[CAD and scene scripts]
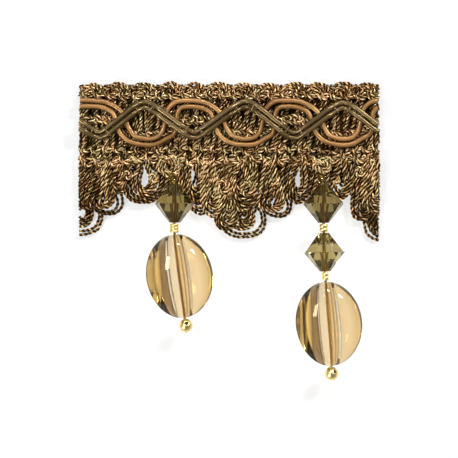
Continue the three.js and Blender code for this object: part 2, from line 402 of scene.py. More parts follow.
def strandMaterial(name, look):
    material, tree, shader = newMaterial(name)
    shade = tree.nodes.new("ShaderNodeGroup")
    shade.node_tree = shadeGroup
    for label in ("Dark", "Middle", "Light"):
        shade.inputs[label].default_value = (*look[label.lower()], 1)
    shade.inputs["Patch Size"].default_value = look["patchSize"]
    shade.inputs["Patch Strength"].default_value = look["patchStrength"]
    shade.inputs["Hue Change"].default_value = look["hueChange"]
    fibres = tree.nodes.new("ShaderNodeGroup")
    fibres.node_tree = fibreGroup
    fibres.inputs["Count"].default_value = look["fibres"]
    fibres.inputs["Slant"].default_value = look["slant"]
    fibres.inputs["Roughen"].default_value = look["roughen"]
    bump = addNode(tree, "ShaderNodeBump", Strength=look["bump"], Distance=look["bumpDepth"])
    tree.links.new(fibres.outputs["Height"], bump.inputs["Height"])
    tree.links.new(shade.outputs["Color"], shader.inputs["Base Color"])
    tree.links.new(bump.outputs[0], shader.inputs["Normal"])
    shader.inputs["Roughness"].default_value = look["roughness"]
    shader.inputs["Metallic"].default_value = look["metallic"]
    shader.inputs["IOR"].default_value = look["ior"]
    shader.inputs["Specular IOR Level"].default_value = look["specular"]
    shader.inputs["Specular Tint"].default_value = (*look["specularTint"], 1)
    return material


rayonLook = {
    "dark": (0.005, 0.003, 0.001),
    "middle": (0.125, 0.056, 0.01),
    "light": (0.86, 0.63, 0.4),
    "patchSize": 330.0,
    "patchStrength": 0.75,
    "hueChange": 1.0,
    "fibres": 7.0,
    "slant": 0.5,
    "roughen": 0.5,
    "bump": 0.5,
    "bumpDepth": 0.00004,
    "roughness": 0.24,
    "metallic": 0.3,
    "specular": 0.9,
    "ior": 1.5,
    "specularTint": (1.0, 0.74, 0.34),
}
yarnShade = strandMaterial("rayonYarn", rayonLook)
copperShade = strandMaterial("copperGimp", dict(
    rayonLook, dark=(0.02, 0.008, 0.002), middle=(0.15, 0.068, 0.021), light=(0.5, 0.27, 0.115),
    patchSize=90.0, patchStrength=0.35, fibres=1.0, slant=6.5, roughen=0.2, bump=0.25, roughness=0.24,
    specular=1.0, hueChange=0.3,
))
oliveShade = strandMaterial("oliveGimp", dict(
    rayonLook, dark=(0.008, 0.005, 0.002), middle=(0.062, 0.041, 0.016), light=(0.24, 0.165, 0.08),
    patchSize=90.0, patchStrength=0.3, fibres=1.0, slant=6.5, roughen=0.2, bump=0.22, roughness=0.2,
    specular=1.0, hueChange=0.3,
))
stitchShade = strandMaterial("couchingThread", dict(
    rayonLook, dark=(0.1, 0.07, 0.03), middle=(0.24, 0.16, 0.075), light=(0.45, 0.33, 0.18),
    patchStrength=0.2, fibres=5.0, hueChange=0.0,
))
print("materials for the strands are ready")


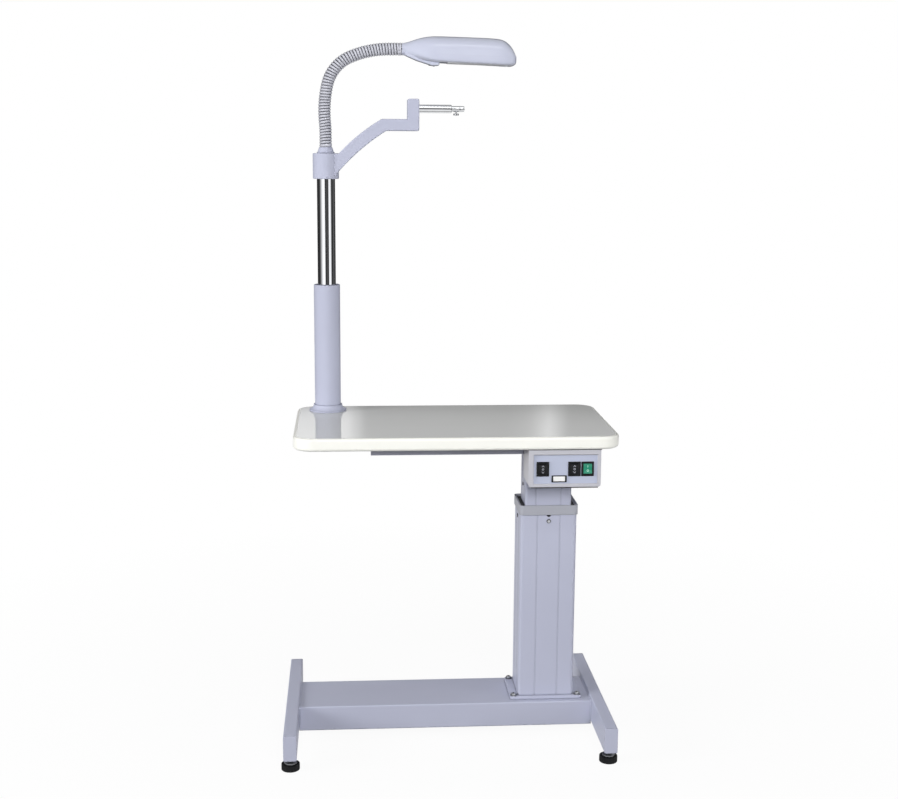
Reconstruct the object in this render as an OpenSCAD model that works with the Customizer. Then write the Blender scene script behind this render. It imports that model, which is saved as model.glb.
...
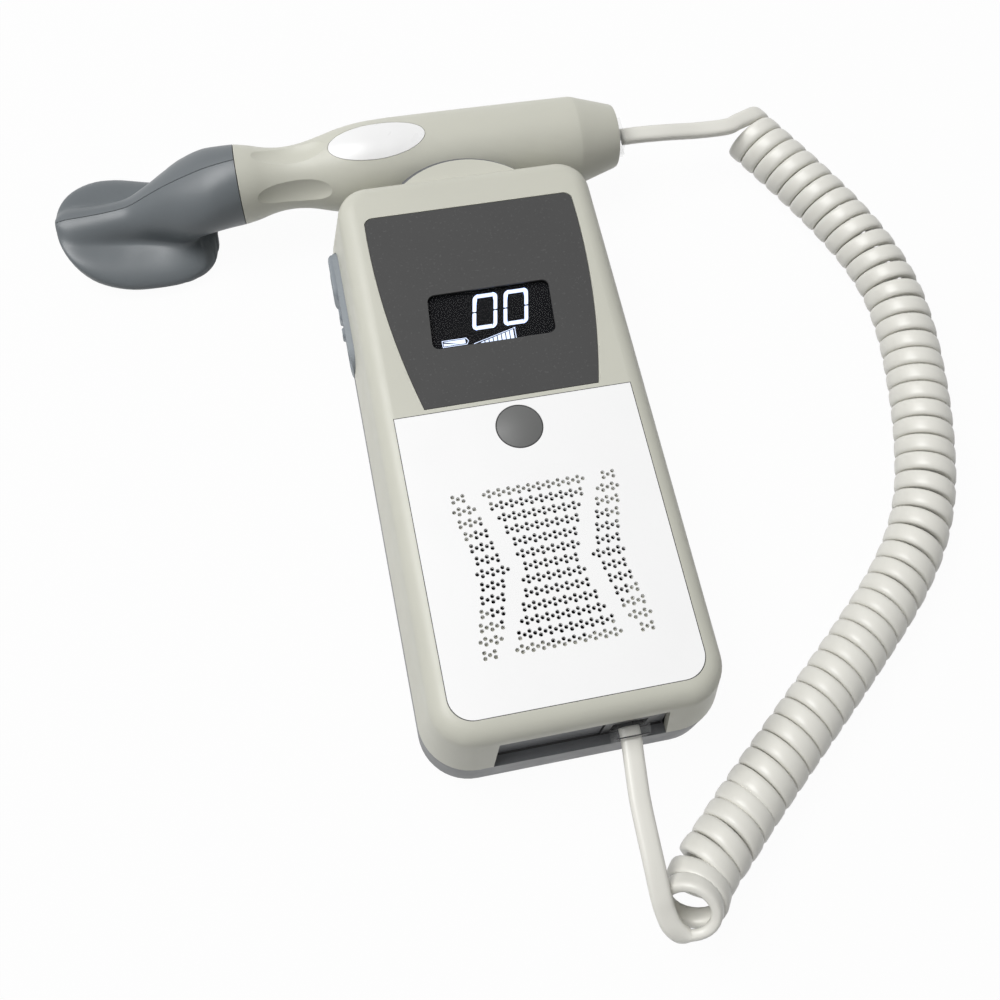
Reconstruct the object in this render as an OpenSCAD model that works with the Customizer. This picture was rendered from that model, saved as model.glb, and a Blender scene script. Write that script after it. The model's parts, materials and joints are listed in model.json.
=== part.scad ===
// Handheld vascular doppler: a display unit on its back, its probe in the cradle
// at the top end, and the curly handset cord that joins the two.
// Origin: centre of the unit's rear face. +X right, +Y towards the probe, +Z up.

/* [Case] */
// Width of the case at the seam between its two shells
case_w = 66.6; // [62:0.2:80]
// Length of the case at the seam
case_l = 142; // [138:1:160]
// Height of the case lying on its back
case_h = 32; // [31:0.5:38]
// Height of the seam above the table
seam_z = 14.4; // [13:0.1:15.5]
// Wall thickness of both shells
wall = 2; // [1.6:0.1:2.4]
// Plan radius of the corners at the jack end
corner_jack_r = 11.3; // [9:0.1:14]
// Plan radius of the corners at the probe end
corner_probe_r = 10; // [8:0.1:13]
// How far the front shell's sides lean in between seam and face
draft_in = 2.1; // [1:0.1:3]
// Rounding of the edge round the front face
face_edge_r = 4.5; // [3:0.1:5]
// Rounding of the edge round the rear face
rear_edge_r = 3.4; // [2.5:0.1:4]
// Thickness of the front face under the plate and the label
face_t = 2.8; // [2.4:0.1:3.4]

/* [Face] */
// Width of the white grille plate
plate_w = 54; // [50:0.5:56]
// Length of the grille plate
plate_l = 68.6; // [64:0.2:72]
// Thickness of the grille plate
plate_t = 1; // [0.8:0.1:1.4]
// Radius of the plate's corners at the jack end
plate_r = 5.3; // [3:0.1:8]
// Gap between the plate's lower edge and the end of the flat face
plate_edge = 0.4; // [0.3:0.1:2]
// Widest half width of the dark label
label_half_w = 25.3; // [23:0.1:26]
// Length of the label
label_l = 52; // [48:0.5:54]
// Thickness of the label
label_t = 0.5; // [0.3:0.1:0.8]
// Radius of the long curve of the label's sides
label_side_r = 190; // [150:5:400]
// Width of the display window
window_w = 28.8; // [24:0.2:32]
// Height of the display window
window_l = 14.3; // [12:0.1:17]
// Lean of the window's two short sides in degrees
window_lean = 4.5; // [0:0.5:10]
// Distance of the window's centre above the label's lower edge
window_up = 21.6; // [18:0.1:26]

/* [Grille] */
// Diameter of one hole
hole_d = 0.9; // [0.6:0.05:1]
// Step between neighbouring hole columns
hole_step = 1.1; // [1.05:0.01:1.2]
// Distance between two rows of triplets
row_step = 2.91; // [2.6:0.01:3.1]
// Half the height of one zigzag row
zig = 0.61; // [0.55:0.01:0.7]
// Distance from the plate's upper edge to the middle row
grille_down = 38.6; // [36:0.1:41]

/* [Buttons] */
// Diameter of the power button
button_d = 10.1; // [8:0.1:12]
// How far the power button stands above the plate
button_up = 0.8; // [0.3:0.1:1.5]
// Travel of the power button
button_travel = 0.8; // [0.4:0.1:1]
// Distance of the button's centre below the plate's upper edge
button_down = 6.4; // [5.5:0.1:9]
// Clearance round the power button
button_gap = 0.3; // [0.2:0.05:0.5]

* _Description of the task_
Each line that has the word "from" should be copied.

* _Output below_
Continue the three.js and Blender code for this object: part 2, from line 402 of scene.py. More parts follow.
Reconstruct the object in this render as an OpenSCAD model that works with the Customizer. This picture was rendered from that model, saved as model.glb, and a Blender scene script. Write that script after it. The model's parts, materials and joints are listed in model.json.
// Distance from the plate's upper edge to the middle row